Work to do ::
Every line from the one with "Keep writing the" to the end of the data needs to be copied exactly, and no line before it.

Records ::
━━━━

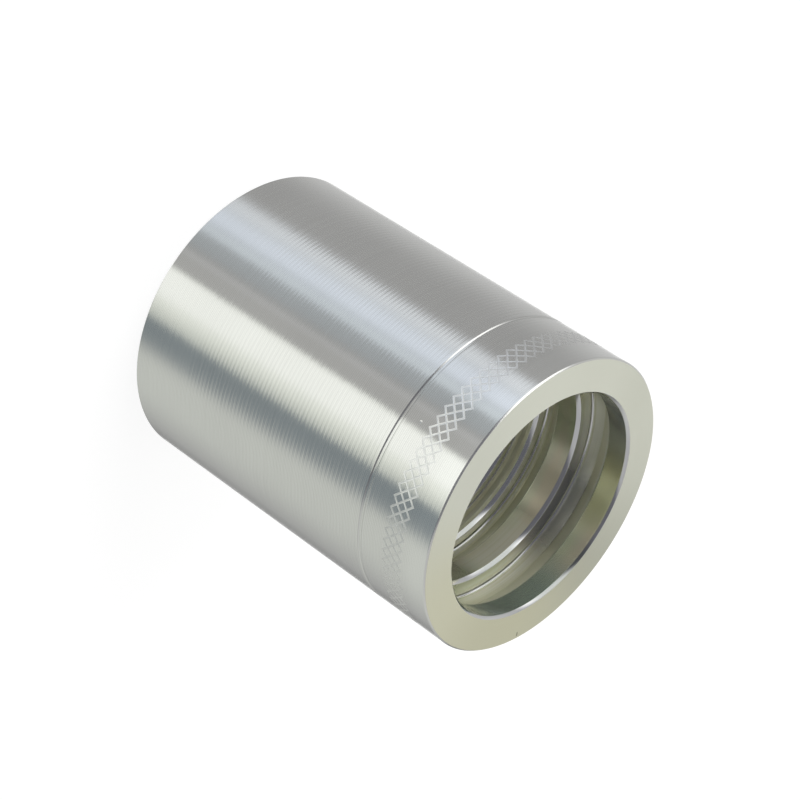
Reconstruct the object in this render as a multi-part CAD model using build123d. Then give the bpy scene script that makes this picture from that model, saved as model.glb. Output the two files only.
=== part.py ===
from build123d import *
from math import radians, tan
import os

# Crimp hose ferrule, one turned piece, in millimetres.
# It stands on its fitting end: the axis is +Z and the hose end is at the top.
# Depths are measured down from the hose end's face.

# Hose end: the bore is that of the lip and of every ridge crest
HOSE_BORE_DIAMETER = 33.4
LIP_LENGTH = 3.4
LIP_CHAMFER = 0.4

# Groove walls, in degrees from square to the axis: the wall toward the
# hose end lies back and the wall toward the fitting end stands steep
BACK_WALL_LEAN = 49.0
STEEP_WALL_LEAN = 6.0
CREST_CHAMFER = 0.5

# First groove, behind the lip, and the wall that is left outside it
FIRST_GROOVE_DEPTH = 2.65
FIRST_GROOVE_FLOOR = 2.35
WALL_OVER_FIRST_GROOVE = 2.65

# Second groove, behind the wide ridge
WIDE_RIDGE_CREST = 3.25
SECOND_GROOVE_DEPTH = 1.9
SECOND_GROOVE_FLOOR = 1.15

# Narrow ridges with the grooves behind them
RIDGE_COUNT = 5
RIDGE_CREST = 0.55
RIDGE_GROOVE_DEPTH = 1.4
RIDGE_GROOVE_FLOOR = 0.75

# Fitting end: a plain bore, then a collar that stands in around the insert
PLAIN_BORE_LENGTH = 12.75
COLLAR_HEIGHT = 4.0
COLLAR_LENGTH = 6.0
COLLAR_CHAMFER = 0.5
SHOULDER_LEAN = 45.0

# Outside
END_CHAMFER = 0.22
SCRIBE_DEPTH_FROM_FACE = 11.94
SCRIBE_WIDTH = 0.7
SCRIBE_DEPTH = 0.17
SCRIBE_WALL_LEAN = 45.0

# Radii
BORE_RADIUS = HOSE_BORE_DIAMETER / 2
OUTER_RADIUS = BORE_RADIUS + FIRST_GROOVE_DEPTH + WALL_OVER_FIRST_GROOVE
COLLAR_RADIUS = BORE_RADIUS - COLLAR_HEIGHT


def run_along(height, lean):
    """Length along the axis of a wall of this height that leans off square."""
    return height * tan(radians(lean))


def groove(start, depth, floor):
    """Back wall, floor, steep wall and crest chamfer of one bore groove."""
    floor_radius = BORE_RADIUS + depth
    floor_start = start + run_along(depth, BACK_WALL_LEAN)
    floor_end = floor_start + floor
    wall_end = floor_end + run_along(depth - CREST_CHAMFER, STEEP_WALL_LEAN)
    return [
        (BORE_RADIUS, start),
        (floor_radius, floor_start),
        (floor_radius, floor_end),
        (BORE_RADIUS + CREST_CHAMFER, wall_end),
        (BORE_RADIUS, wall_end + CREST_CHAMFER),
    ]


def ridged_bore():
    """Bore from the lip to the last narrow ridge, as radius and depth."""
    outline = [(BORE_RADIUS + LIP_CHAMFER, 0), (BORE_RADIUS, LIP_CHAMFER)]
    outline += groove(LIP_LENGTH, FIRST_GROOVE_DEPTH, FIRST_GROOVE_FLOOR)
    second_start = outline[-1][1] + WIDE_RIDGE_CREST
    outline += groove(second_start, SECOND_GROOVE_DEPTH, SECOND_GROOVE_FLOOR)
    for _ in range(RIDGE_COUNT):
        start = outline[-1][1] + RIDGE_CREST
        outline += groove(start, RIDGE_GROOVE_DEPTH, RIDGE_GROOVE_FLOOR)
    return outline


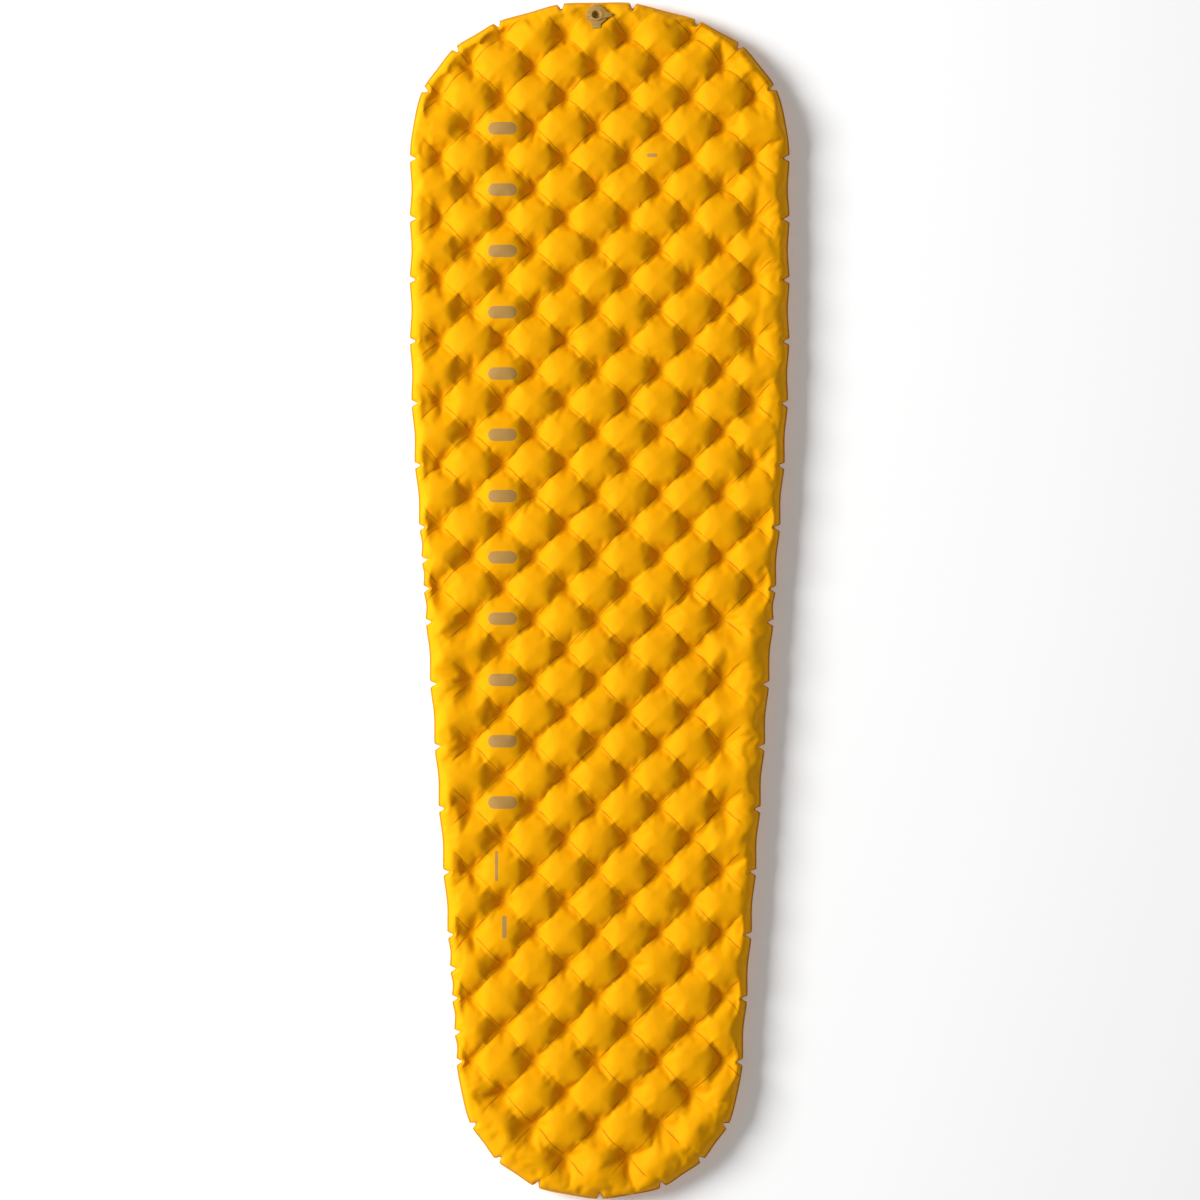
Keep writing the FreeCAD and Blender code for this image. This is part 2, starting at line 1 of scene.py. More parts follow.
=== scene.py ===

━━━━

Reply ::
Keep writing the FreeCAD and Blender code for this image. This is part 2, starting at line 1 of scene.py. More parts follow.
=== scene.py ===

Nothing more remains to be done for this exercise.